Strong household purchasing power and public safety, not limited travel options, are emerging as the key drivers of thriving domestic tourism markets, according to a new international study that examined travel behaviour across 37 countries.
The report, released by cruise operator Sail Croatia, found that residents of wealthier and safer economies are more likely to vacation within their own borders, generating substantial economic activity for local tourism industries and regional businesses.
Finland emerged as the world’s leading domestic travel market, with residents taking an average of 4.6 trips within the country annually. Norway and Australia followed closely, with residents making more than four domestic journeys each year.
The findings challenge the long-held assumption that domestic tourism is primarily a substitute for international travel among lower-income consumers. Instead, the study suggests that robust domestic travel ecosystems are often found in countries where households possess substantial disposable income and feel secure travelling across different regions.
“You might assume domestic travel is what people do when they cannot afford to go abroad. The data suggests the opposite. Residents who travel the most inside their own borders are not the ones with the lowest incomes. They are often the ones who could easily fly anywhere but choose not to,” a Sail Croatia travel specialist said.Â
The research assessed domestic travel trends using four indicators comprising annual domestic trips per resident, disposable income levels, travel spending as a proportion of disposable income, safety conditions, and the availability of tourist attractions.
Finland’s top ranking was supported by a combination of strong consumer spending power, high safety standards and affordable travel costs. Residents retain an average monthly disposable income of $3,423 after essential expenses, while domestic travel accounts for just over six percent of available income.

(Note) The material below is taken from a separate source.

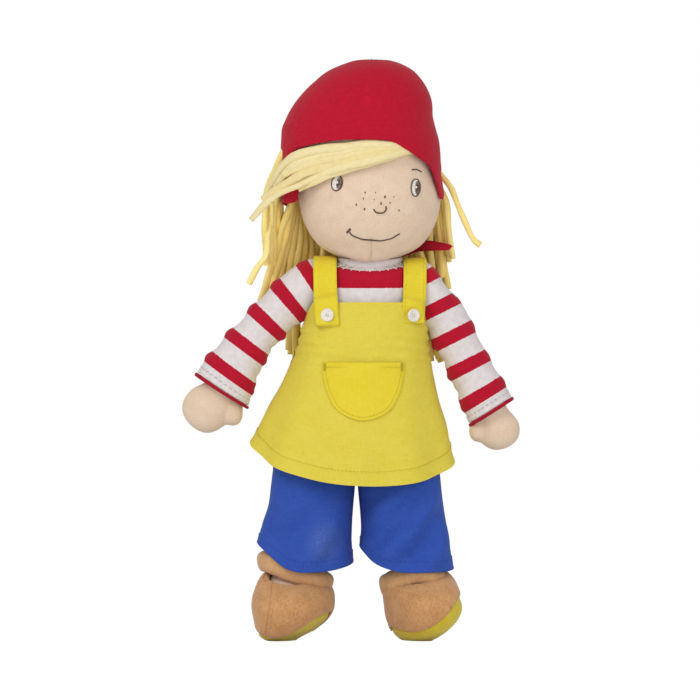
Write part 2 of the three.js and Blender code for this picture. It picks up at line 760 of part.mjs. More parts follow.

Norway ranked second, supported by the highest disposable income among the top-performing countries at $7,112 monthly. Domestic travel consumes less than two percent of available income, making regional exploration highly accessible for Norwegian consumers.
Australia secured third position, benefiting from a large and diverse tourism landscape that includes more than 4,400 attractions. With average disposable income exceeding $4,200 per month and travel expenses accounting for less than five percent of household budgets, Australians continue to travel extensively within the country despite its vast geography.
New Zealand and Denmark completed the top five rankings, with both countries combining high safety standards and strong consumer purchasing power to sustain vibrant domestic tourism activity.
The study highlights the growing economic significance of domestic tourism as governments seek more resilient sources of tourism revenue amid global economic uncertainty and fluctuating international travel demand.
The results also underscore the close relationship between economic prosperity and tourism consumption. Countries with higher disposable incomes consistently recorded stronger domestic travel activity, while nations with lower incomes and weaker safety conditions reported significantly fewer trips.
At the opposite end of the ranking, Egypt and India recorded less than one domestic trip per resident annually. Researchers attributed the weaker performance to a combination of lower disposable income levels and safety concerns that limit travel frequency.
Spain, Canada, Japan, South Korea and Chile also featured among the top 10 domestic tourism markets, showcasing that strong local travel demand can be sustained across diverse economic and geographic environments when affordability, security and tourism infrastructure align.